EXERCISE DETAILS >> Take the data below and write out exactly the lines from the one with "# Door compartment" through the one with "if empty is"; omit every other line.

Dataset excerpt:
-- Start --

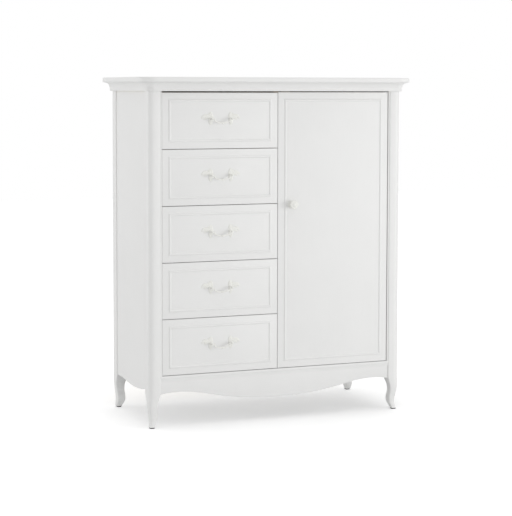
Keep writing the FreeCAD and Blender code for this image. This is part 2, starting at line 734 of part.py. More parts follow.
# ---------------------------------------------------------------- build and save
def build():
    os.makedirs("parts", exist_ok=True)

    lower_seat, lower_pivot = pivot_plate(z_deck, -1)
    upper_seat, upper_pivot = pivot_plate(z_ceiling, 1)

    # Posts, panels and front frame
    for node, timber in (("front", post(False)), ("rear", post(True))):
        save(node + "_right_post", timber)
        save(node + "_left_post", mirrored(timber))
    save("floor_glides", *glides())
    side = side_panel()
    save("left_side_panel", mirrored(side))
    save("right_side_panel", side)
    save("back_panel", block(-post_inner, post_inner, y_back_panel, y_back_panel + back_thickness,
                             z_deck_under, z_top))
    deck = notched_panel(y_front + apron_set_back, z_deck_under, deck_thickness)
    save("bottom_panel", one_solid(deck.cut(lower_seat)))
    ceiling = notched_panel(y_front, z_ceiling, ceiling_thickness)
    save("case_top_panel", one_solid(ceiling.cut(upper_seat)))
    save("centre_partition", block(partition_left, partition_right, y_carcase, y_back_panel,
                                   z_deck, z_ceiling))
    save("front_apron", front_apron())
    save("base_strip", base_strip())
    stile = block(opening_half, post_inner, y_fronts, y_fronts + stile_thickness, z_deck, z_ceiling)
    save("face_stiles", mirrored(stile), stile)

    # Top
    save("cornice_front", cornice_front())
    save("cornice_left", mirrored(cornice_side()))
    save("cornice_right", cornice_side())
    save("top_board", top_board())
    save("top_rails", *top_rails())

    # Drawers and what they run on
    save("runner_battens", *[block(-side_inner, -opening_half, y, y + batten_width,
                                   z_deck, z_ceiling)
                             for y in (y_post_back, y_rear_post - batten_width)])
    runners = []
    for level in range(drawer_count):
        z_front = z_deck + gap + pitch * level
        runners += runner_pair(z_front + box_rise)
        drawer(drawer_count - level, z_front)
    save("drawer_runners", *runners)

    # Door
    save("door_panel", door_panel())
    save("door_beading", *beading(door_bead_inset, door_left, door_right, door_bottom, door_top))
    save("door_knob", door_knob())
    save("pivot_sockets", pivot_socket(door_bottom), pivot_socket(door_top - socket_depth))
    save("pivot_plates", lower_pivot, upper_pivot)
    catch_x = door_left + catch_inset
    save("door_catch", block(catch_x, catch_x + catch_length, y_carcase, y_carcase + catch_depth,
                             z_ceiling - catch_height, z_ceiling))
    save("catch_strike", block(catch_x + strike_margin, catch_x + catch_length - strike_margin,
                               y_fronts_back, y_fronts_back + strike_thickness,
                               z_ceiling - catch_height, door_top - 1.0))

    # Door compartment
    save("shelf", shelf())
    save("shelf_cleats", *shelf_cleats())
    save("garment_rod", garment_rod())
    save("rod_brackets", rod_bracket(partition_right, 1), rod_bracket(side_inner, -1))


build()
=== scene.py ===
"""Painted chifforobe: white lacquered case with five drawers beside a tall door.

The sections follow the object as it is put together.  Metres, +Z up, and the front faces -Y.
"""
import bmesh
import bpy
import math
from mathutils import Matrix, Vector


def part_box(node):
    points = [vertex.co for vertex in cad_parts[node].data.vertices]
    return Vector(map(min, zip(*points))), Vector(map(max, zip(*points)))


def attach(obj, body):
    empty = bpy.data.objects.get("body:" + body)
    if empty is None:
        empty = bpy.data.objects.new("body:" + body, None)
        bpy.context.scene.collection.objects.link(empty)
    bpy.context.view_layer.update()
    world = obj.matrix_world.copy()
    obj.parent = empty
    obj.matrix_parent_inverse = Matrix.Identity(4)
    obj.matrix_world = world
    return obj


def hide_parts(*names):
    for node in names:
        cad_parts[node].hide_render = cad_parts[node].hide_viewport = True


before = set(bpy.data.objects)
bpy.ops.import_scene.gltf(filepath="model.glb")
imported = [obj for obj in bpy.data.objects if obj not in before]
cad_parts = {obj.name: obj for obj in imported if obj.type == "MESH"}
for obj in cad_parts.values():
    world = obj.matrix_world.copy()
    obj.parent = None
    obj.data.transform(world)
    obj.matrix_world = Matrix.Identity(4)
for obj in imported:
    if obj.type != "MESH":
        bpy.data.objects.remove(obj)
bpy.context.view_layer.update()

# ---------------------------------------------------------------- camera
# A long lens stands off the left front corner, a little above the middle of the case and tipped
# down slightly, so that the posts stay nearly upright in the picture.
camera = bpy.data.objects.new("camera", bpy.data.cameras.new("camera"))
bpy.context.scene.collection.objects.link(camera)
camera.location = (-2.3787, -5.9378, 1.3267)
camera.rotation_euler = (math.radians(90 - 3.755), math.radians(-0.096), math.radians(-21.751))
camera.data.lens = 108.55
camera.data.sensor_width = 36.0
camera.data.shift_y = -0.13
camera.data.clip_end = 100.0
bpy.context.scene.camera = camera


# ---------------------------------------------------------------- floor, lamps and sky
# Sweep of matt white studio paper under a wide soft sky, with soft boxes at the right, at the left,
# overhead and low in front.  The eye sees white paper darkened by the shadow of the case, and by
# painted shade round the case, where a painted glow on the paper is weaker.
def linear(hex_colour):
    """Linear red, green, blue and alpha of an sRGB colour written as six hex digits."""
    channels = [int(hex_colour[place:place + 2], 16) / 255 for place in (0, 2, 4)]
    return tuple(c / 12.92 if c <= 0.04045 else ((c + 0.055) / 1.055) ** 2.4
                 for c in channels) + (1.0,)


def add_node(tree, kind, links=(), **settings):
    """Adds a node; settings name its inputs or properties, links are (input, output socket)."""
    made = tree.nodes.new(kind)
    for key, value in settings.items():
        if hasattr(made, key):
            setattr(made, key, value)
        else:
            made.inputs[key.replace("_", " ")].default_value = value
    for socket, source in links:
        tree.links.new(source, made.inputs[socket])
    return made


def blank_material(name):
    """New material with no nodes, and its node tree."""
    material = bpy.data.materials.new(name)
    material.use_nodes = True
    material.node_tree.nodes.clear()
    return material, material.node_tree


def two_tone(tree, source, low, low_colour, high, high_colour):
    """Colour that runs from one to the other as the source goes from low to high."""
    ramp = add_node(tree, "ShaderNodeValToRGB", [("Fac", source)])
    stops = zip(ramp.color_ramp.elements, (low, high), (low_colour, high_colour))
    for stop, place, colour in stops:
        stop.position = place
        stop.color = linear(colour)
    return ramp.outputs["Color"]


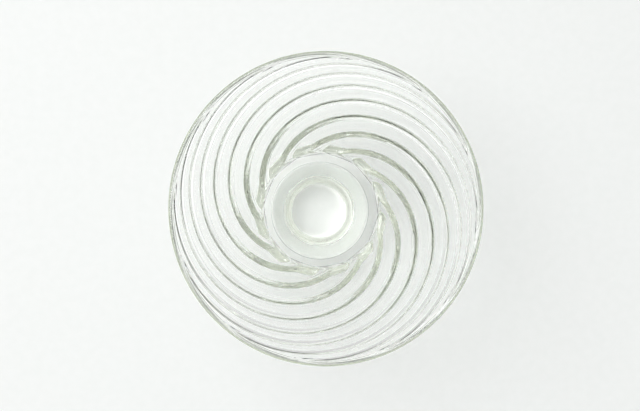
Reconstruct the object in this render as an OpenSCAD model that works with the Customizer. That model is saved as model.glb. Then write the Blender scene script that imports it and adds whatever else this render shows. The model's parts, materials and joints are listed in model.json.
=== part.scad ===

-- End --

FULL OUTPUT >>
    # Door compartment
    save("shelf", shelf())
    save("shelf_cleats", *shelf_cleats())
    save("garment_rod", garment_rod())
    save("rod_brackets", rod_bracket(partition_right, 1), rod_bracket(side_inner, -1))


build()
=== scene.py ===
"""Painted chifforobe: white lacquered case with five drawers beside a tall door.

The sections follow the object as it is put together.  Metres, +Z up, and the front faces -Y.
"""
import bmesh
import bpy
import math
from mathutils import Matrix, Vector


def part_box(node):
    points = [vertex.co for vertex in cad_parts[node].data.vertices]
    return Vector(map(min, zip(*points))), Vector(map(max, zip(*points)))


def attach(obj, body):
    empty = bpy.data.objects.get("body:" + body)
    if empty is None:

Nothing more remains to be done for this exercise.